Omg! A blog about Deckle Utilisation. Boring? Read on!

What’s a deckle?
Here’s a definition. “Deckle a device in a papermaking machine for limiting the size of the sheet.”
Papermakers wish to maximise the use of the deckle when making gypsum board liner to maximise their productivity. The gypsum board makers want to limit the amount of linerboard they use.
Gypsum board is a sandwich of processed plaster between two layers of linerboard. A creamy face linerboard and a greyer, cheaper back linerboard. For the three common widths of gypsum board produced, there are six linerboard widths.
When producing gypsum board the wider face linerboard edges are wrapped over into an envelope to which the back linerboard is glued.
All linerboard is made on the same paper making machine. Its width, deckle is fixed. At the end of the paper making machine the deckle is trimmed to the widths to suit the gypsum board maker. The trims are wasted and recycled into the paper making process. Increasing amounts of recycle degrades the quality of the paper being made, so only so much can be recycled. The rest is waste.
It was a conundrum.
The gypsum board maker forever attempting to reduce the widths of face and back linerboard reducing the tonnages they purchased. The paper maker wasting more and more of the deckle width.
What if the paper maker could use the full deckle width?
What if the cut pieces were an exact divisor of the deckle widths?
I calculated that for face liner this would be three pieces and back liner four pieces
Further I calculated that with just two liner widths, a single face width and a single back width, all three common widths of gypsum board, 900mm, 1200mm and 1350mm could be produced!
There would be reduction in the sizes stocked at both producer and manufacturer. With the reduction in waste at the paper maker would only have to make liner for the gypsum board maker twelve times a year and not thirteen, a significant saving in trees and setup costs.
I arranged for the paper maker to make a face liner and back liner at the new special widths. We made a short run of gypsum board. The gypsum board produced had superior performance characteristics especially in its edge formation. The glued overlap of the envelope was further into the back of the sheet increasing strength.
The paper makers were at first intrigued and then enthusiastic. In fact, spread across the whole gypsum board making industry there were multi-million dollar savings to be had.
The paper maker proposed the savings to be made would be shared between the papermakers and gypsum board makers. The paper maker rightly pointed out that a change in paper widths was not protectable by a patent so the innovation might be requested by other gypsum board makers. They were agreeable though to recognizing the innovative nature of the idea.
However, the organisation I worked for was unable to see why the benefits should be shared for the whole industry and the country. They refused to progress the matter.
Of the two pallets of gypsum board made just a small sample remains somewhere in my treasured possessions.

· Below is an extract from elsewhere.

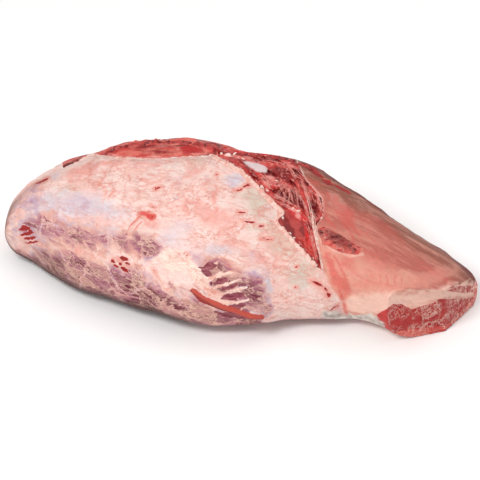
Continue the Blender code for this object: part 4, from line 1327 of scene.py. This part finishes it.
# Strands: thin threads of connective tissue, three to a bunch, still stretched over the hollow
# between the torn edge and the second lobe where the membrane was pulled away.
STRAND_STEPS = 17
strand_pink = tissue("connective_strands", srgb(236, 164, 152), srgb(206, 96, 90), 200.0, 0.40)
shape = bmesh.new()
chance = np.random.default_rng(23)
STRANDS = (
    ((24, 102), (40, 100), (52, 95), (61, 91), (66, 84)), ((34, 81), (53, 73), (73, 61)),
    ((61, 93), (69, 83), (77, 63), (82, 45)), ((81, 89), (90, 79), (95, 63), (97, 51)),
    ((53, 89), (50, 71)), ((59, 90), (63, 73)), ((66, 91), (69, 74)), ((44, 99), (47, 88), (40, 78)),
    ((24, 109), (31, 101), (34, 92)), ((62, 112), (70, 103), (80, 98)), ((70, 98), (82, 84), (86, 70)),
    ((52, 118), (60, 108), (62, 99)), ((-20, 130), (-4, 127), (12, 125)), ((30, 124), (46, 120), (58, 112)),
    ((84, 62), (91, 52)), ((76, 52), (84, 26), (89, 6)),
)
for line in STRANDS:
    for _ in range(3):
        shove = 1.3 * chance.normal(size=2)
        thickness = 0.00022 + 0.00040 * chance.random()
        sag = 0.0006 + 0.0008 * chance.random()
        path = smooth_path(line, STRAND_STEPS) + shove
        cord, radii = [], []
        for k, (x, y) in enumerate(path):
            arch = math.sin(math.pi * k / (STRAND_STEPS - 1))
            place = on_face_at(x + 0.25 * chance.normal(), y + 0.25 * chance.normal(), sag * arch + 0.0001)
            if place is not None:
                cord.append(place)
                radii.append(thickness * (0.4 + 0.8 * arch))
        if len(cord) > 3:
            add_tube(shape, cord, radii, 5)
finish_piece(shape, "connective_strands", strand_pink)

# Trim: scraps of red muscle and torn skin that the knife left standing along the far rim, where the
# neighbouring muscles were cut and pulled away.
FAR_RIM_LINE = (
    (-150, 141), (-120, 146), (-90, 149), (-60, 148), (-42, 145), (-30, 140), (-14, 134), (0, 133),
    (26, 132), (52, 128), (70, 123), (90, 113),
)
RIM_STEPS = 52
RIM_GAPS = 0.3  # share of the steps with no scrap
trim_red = tissue("red_trim", srgb(186, 66, 62), srgb(112, 28, 30), 170.0, 0.42)
shape = bmesh.new()
chance = np.random.default_rng(41)
rim_path = smooth_path(FAR_RIM_LINE, RIM_STEPS)
for i, (x, y) in enumerate(rim_path):
    if chance.random() < RIM_GAPS:
        continue
    place = None
    sunk_by = 2.2 + 3.0 * chance.random()
    while place is None and sunk_by < 12.0:
        place = on_face_at(x + 0.5 * chance.normal(), y - sunk_by, -0.0012)
        sunk_by += 1.0
    ahead = rim_path[min(i + 1, RIM_STEPS - 1)] - rim_path[max(i - 1, 0)]
    turn = math.atan2(ahead[1], ahead[0]) + 0.12 * chance.normal()
    half_length = 3.0 + 4.5 * chance.random()
    half_width = 1.8 + 1.6 * chance.random()
    if place is not None:
        add_lump(shape, place, turn, half_length, half_width, 0.6, 0.45, 1.9, i * 3.1)
finish_piece(shape, "rim_trim", trim_red)

# Nodules: small lumps of hard white fat along the tear and in the torn valley. They are the meat's
# own fat, left where the membrane was cut away, and each still holds to the tissue under it.
NODULES = (
    (-16, 129, 4.6, 3.0), (-8, 131, 3.0, 2.2), (-24, 131, 2.6, 1.8), (24, 91, 2.8, 2.0), (30, 87, 1.8, 1.3),
    (66, 63, 3.0, 1.8), (60, 66, 2.0, 1.2), (48, 55, 1.6, 1.2), (56, 37, 2.2, 1.4), (61, 32, 1.4, 1.1),
    (93, 55, 1.4, 1.0), (88, 30, 1.6, 1.2), (83, 8, 1.4, 1.0), (2, 125, 2.0, 1.4), (41, 99, 1.6, 1.2),
)
hard_fat = tissue("hard_white_fat", srgb(250, 228, 218), srgb(238, 190, 178), 260.0, 0.45)
shape = bmesh.new()
for i, (x, y, half_length, half_width) in enumerate(NODULES):
    place = on_face_at(x, y, 0.0003)
    if place is not None:
        add_lump(shape, place, 0.7 * i, half_length, half_width, 0.55, 0.32, 1.6, i * 5.3)
finish_piece(shape, "fat_nodules", hard_fat)

# The plain white table that the cut lies on. It is there for the light and the shadow, and isn't
# part of the meat.
TABLE_HALF = 4.0
TABLE_GAP = 0.0006  # metres below the meat, so that the two never flicker
TABLE_WHITE = srgb(253, 253, 252)
bpy.ops.mesh.primitive_plane_add(size=2 * TABLE_HALF, location=(0.0, 0.0, -TABLE_GAP))
table = bpy.context.object
table.name = "white_table"
laminate = bpy.data.materials.new("white_laminate")
laminate.use_nodes = True
laminate_shader = laminate.node_tree.nodes["Principled BSDF"]
laminate_shader.inputs["Base Color"].default_value = TABLE_WHITE
laminate_shader.inputs["Roughness"].default_value = 0.6
table.data.materials.append(laminate)

# Soft studio light: an even white surround, a broad lamp over the near left and a weaker one on
# the far right, both aimed at the meat.
SURROUND = 0.69
LAMP_AIM = Vector((0.0, 0.0, 0.05))


def soft_lamp(name, place, size, power):
    lamp = bpy.data.lights.new(name, "AREA")
    lamp.shape = "SQUARE"
    lamp.size = size
    lamp.energy = power
    holder = bpy.data.objects.new(name, lamp)
    bpy.context.scene.collection.objects.link(holder)
    holder.location = place
    holder.rotation_euler = (LAMP_AIM - Vector(place)).to_track_quat("-Z", "Y").to_euler()


soft_lamp("lamp_near_left", (-0.8, -0.9, 1.6), 0.6, 18.5)
soft_lamp("lamp_right", (1.2, 0.5, 1.4), 1.0, 5.5)
surround = bpy.data.worlds.new("surround")
surround.use_nodes = True
surround.node_tree.nodes["Background"].inputs["Color"].default_value = (1.0, 1.0, 1.0, 1.0)
surround.node_tree.nodes["Background"].inputs["Strength"].default_value = SURROUND
bpy.context.scene.world = surround
bpy.context.scene.view_settings.view_transform = "Standard"

# The camera stands off at the near side with a long lens, and looks down square onto the leaning
# face.
LENS = 300.0
SENSOR = 36.0
FRAME_WIDTH = 0.567
AIM_ACROSS = -0.0018
AIM_UP = 0.0295
AIM_OUT = 0.04
eye = bpy.data.cameras.new("camera")
eye.lens = LENS
eye.sensor_width = SENSOR
eye.clip_end = 50.0
camera = bpy.data.objects.new("camera", eye)
bpy.context.scene.collection.objects.link(camera)
aim = Vector((AIM_ACROSS, 0.0, -table_height)) + AIM_UP * Vector(FACE_UP) + AIM_OUT * Vector(FACE_OUT)
camera.location = aim + Vector(FACE_OUT) * FRAME_WIDTH * LENS / SENSOR
camera.rotation_euler = (math.radians(90.0) - FACE_TILT, 0.0, 0.0)
bpy.context.scene.camera = camera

OMG! A blog on Superphosphate Production! boring? Read on!

The superphosphate plant ran unreliably, only 38% of available time. Its quality of output was poor and highly variable. It stopped and farted without apparent reason due to unexplained blockages. Raw material [calcium phosphate] came from around the world. Vietnam, sub- Saharan Africa, Christmas Island and Nauru. So its quality varied widely. I decided I needed to understand why the plant stopped so frequently and unexpectedly.
Two years of data ended up draping the walls of my office. The data included size of final product granules, temperature variations in the drying process, and amount of sulphuric acid mashed into raw ground material.
The raw calcium phosphate rock was milled in a combination train of six 20 tonne per hour Lopulco Mills, and a large 60 tonne per hour Ball Mill. To maintain the fineness and production rate targets, variable combinations of Lopulco and Ball Mills were used. Depending on which Mills were under repair, the output fineness of the combination was maintained at a fineness of 95% < 200 mesh sieve.
I spent nearly a month combing through the data correlating material combinations, output charts and delays. Which part of the data matched closest to the plant stoppages?
I tracked back into the process, stopping where we were unable to exert control.
The data showed that changes in the combination of mills correlated with subsequent delays, even though the fineness of the output was being maintained.
I realised that the reactivity of sulphuric acid and the phosphate rock was inconsistent. From my time in gypsum board manufacture I recalled that chemical reactivity is a function of particle size surface area and not fineness per se.
Taking samples of phosphate rock ground to the same fineness in the Lopulco Mill and the Ball Mill I had both samples tested at the chemical laboratory, where thirty years earlier I had begun my chemical engineering career.
Shazzam! The Ball Mill sample produced four hundred percent more surface area than an equivalent Lopulco Mill sample. The Ball Mill sample thus had much superior reactivity.
So the changes in mix of Mills dramatically affected the suitability of the ground material fed into the process.
Not long after suggesting operating specifications based on surface area, the plant achieved the best ever recorded daily, weekly and monthly production rates ever achieved.
The CEO of the organisation came along to present me with the Award for best operational performance worldwide.